Exercise instructions: Only a number is wanted: how many lines in the listing contain the word "code"?

BEGIN Dataset extract

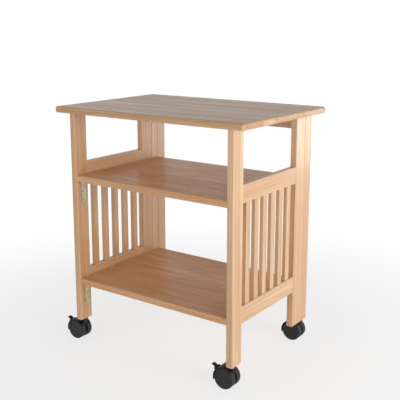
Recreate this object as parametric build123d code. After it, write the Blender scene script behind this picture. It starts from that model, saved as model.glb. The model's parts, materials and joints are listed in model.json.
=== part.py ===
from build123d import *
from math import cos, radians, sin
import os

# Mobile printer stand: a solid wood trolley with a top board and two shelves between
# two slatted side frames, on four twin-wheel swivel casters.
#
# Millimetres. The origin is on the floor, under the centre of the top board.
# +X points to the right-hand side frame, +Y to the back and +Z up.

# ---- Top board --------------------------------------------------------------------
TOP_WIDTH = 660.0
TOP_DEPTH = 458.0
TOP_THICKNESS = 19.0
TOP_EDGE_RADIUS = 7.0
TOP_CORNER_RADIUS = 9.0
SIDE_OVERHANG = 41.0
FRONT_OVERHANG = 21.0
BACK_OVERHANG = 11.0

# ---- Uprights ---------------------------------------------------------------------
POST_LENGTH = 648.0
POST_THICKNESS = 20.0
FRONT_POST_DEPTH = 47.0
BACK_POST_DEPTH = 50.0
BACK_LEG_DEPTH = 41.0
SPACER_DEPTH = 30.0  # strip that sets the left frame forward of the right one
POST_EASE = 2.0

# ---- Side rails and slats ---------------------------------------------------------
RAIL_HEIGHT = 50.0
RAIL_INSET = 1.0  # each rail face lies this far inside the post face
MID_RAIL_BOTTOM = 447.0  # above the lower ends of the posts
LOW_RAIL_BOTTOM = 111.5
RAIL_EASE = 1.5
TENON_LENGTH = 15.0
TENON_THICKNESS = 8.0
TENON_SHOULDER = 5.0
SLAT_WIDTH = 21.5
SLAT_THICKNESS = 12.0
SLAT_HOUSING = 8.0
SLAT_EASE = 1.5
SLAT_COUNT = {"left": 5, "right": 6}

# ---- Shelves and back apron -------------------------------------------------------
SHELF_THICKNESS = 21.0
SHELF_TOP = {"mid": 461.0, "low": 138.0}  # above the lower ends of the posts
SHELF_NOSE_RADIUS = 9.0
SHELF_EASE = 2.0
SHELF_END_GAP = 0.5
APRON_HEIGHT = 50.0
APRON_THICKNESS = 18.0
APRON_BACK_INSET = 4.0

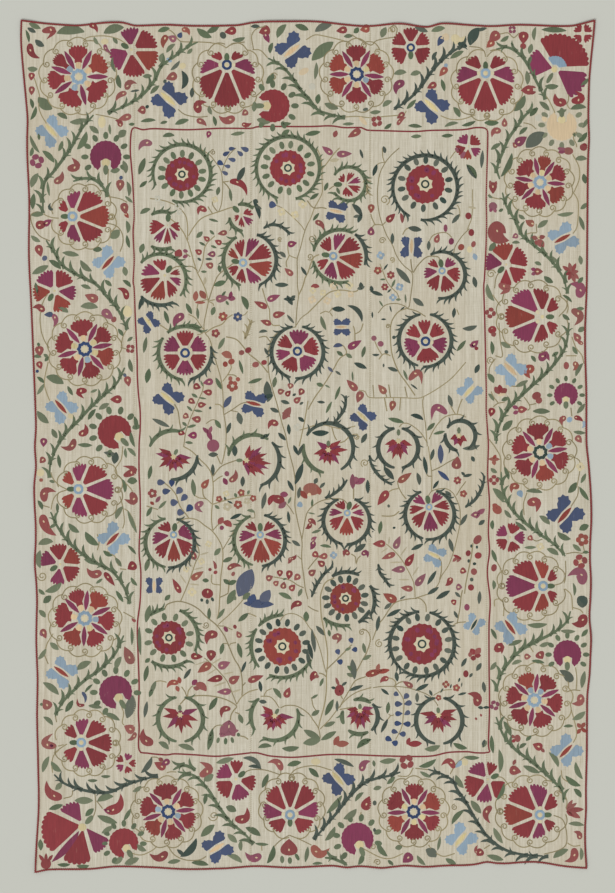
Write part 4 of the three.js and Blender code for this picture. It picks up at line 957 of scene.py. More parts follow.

END Dataset extract
BEGIN Dataset extract

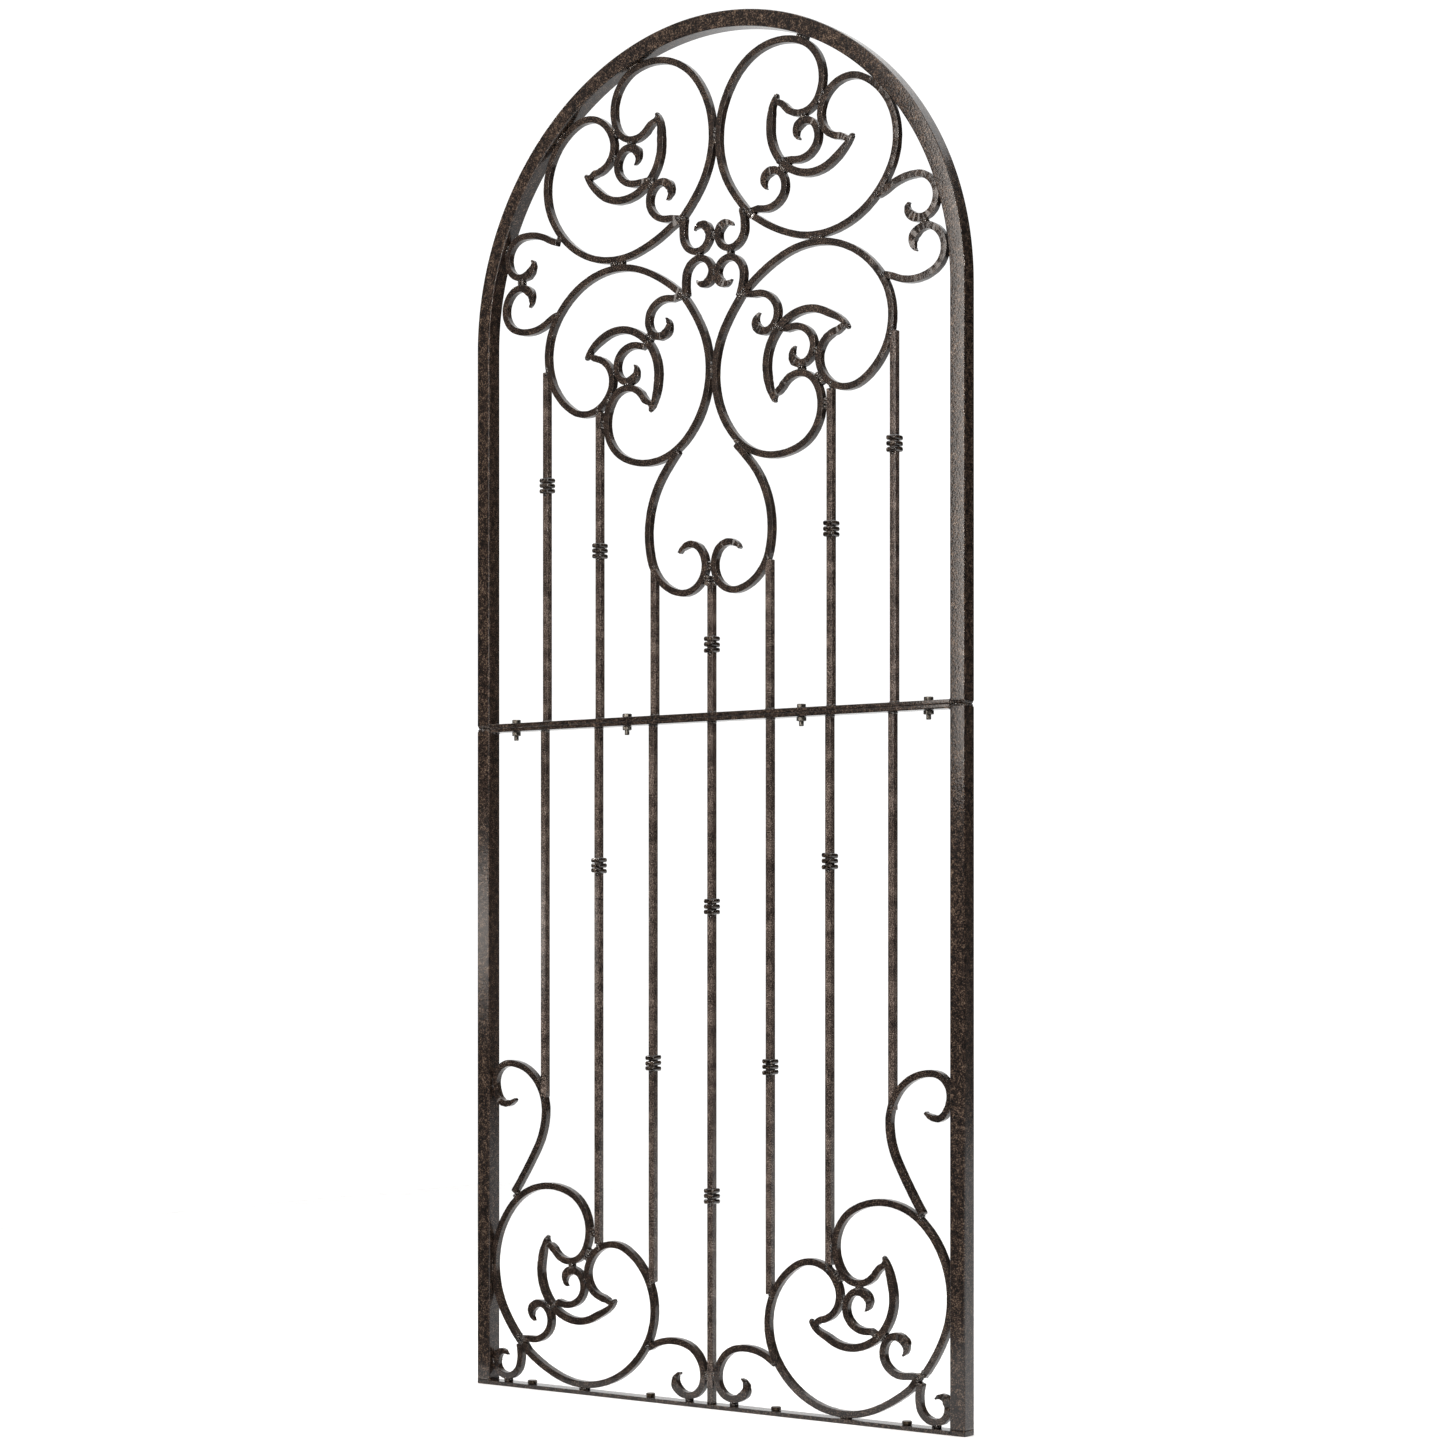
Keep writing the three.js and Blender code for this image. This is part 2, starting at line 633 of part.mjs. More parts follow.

END Dataset extract

The result: 3